What we shouldn’t do is listen to the Al Sharpton school of leadership, or tolerate incompetent, rude and unpleasant workers just because they’re black and might sue you or accuse you of being racist. Its not racist to require the same ability and attitude from everybody.

William Sadler

September 5th, 2013
6:25 pm

Dr. McCloud, I support the views that you expressed in you recent article, “Fixing black families” and commend you for bravely expressing your views. I had never heard the term “Black Slack” but find the concept to be accurate. Parents are responsible for raising their children and passing on their values to them. In the absence of responsible parents leads to the absence of proper role models for the children. This isn’t a racial issue but rather a cultural issue.

Dusty

September 5th, 2013
3:46 pm

Well, this is beyond me to solve.

But…. I hope all communities are supportive of their citizens. That all citizens are considered equal and all try to be equally good citizens.

That all children are loved, cared for and educated.

That we all love one another in every way, even those who are unlovable.

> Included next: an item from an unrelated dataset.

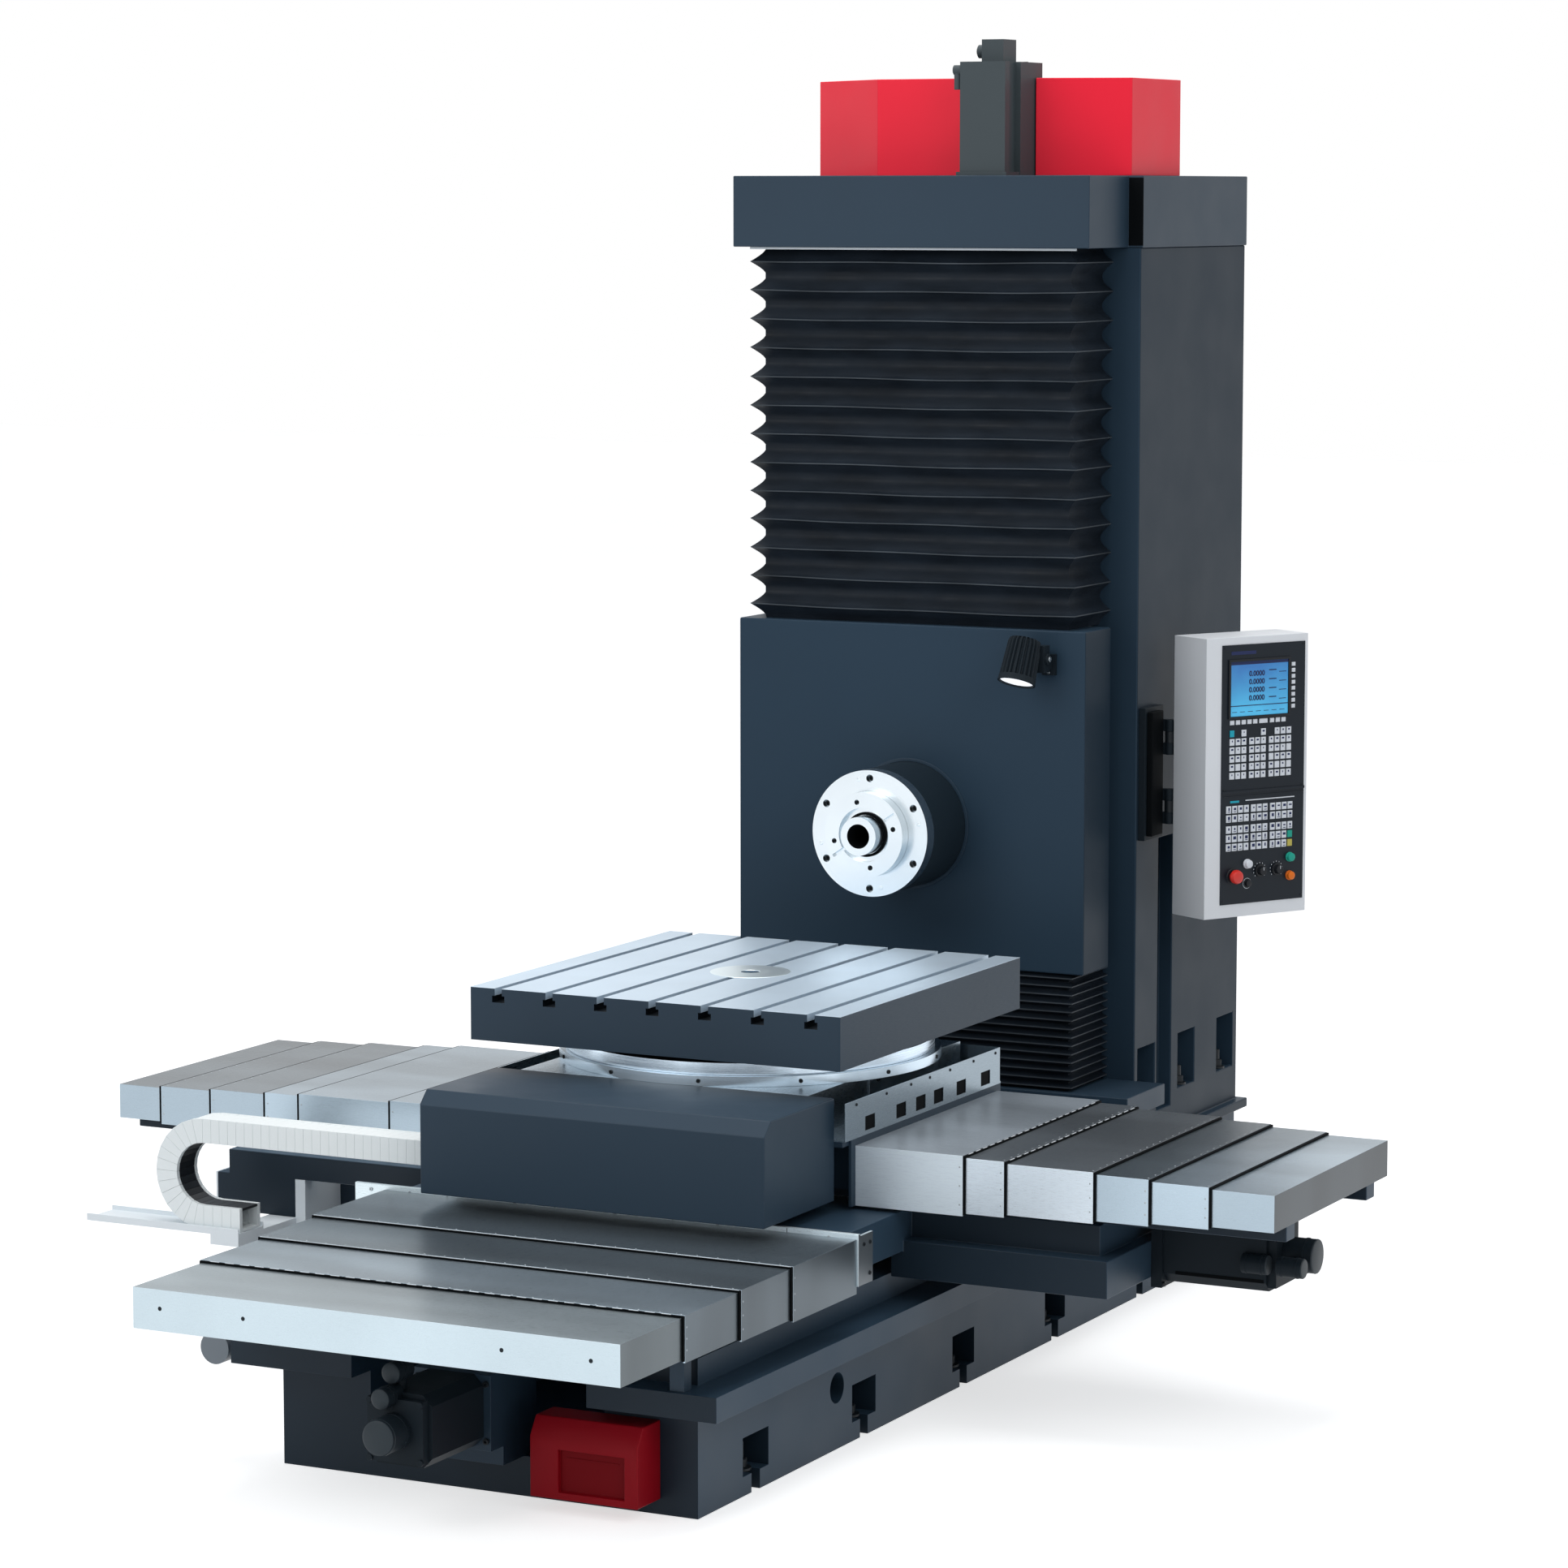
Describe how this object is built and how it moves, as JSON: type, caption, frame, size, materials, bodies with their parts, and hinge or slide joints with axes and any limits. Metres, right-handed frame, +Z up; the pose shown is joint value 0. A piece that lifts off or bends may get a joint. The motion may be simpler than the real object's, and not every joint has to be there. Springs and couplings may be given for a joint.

That we remember that every person is a human being with joys and problems. Everyone!. No one is exempt. Not a one.

All this may not be considered a solution to “problems.”. But it is a thought and a hope.

Insight

September 5th, 2013
3:00 pm

As an employer, I am NOT going to hire someone walking into my business looking like a thug and who can’t speak English. First impressions matter; work ethics matter.

These boys, and seemingly the non-profit lady, can’t say they ‘can’t get’ a job; maybe that’s because they don’t show up (at all), or when they do, they look a hot mess and can’t make sentences. You have to look and be respectable. Some things are just not acceptable and will hold you back.

Choose to succeed and dress the part, learn to speak and value the language–as in English. Stop spending money on ‘blinged-out teeth,’ etc.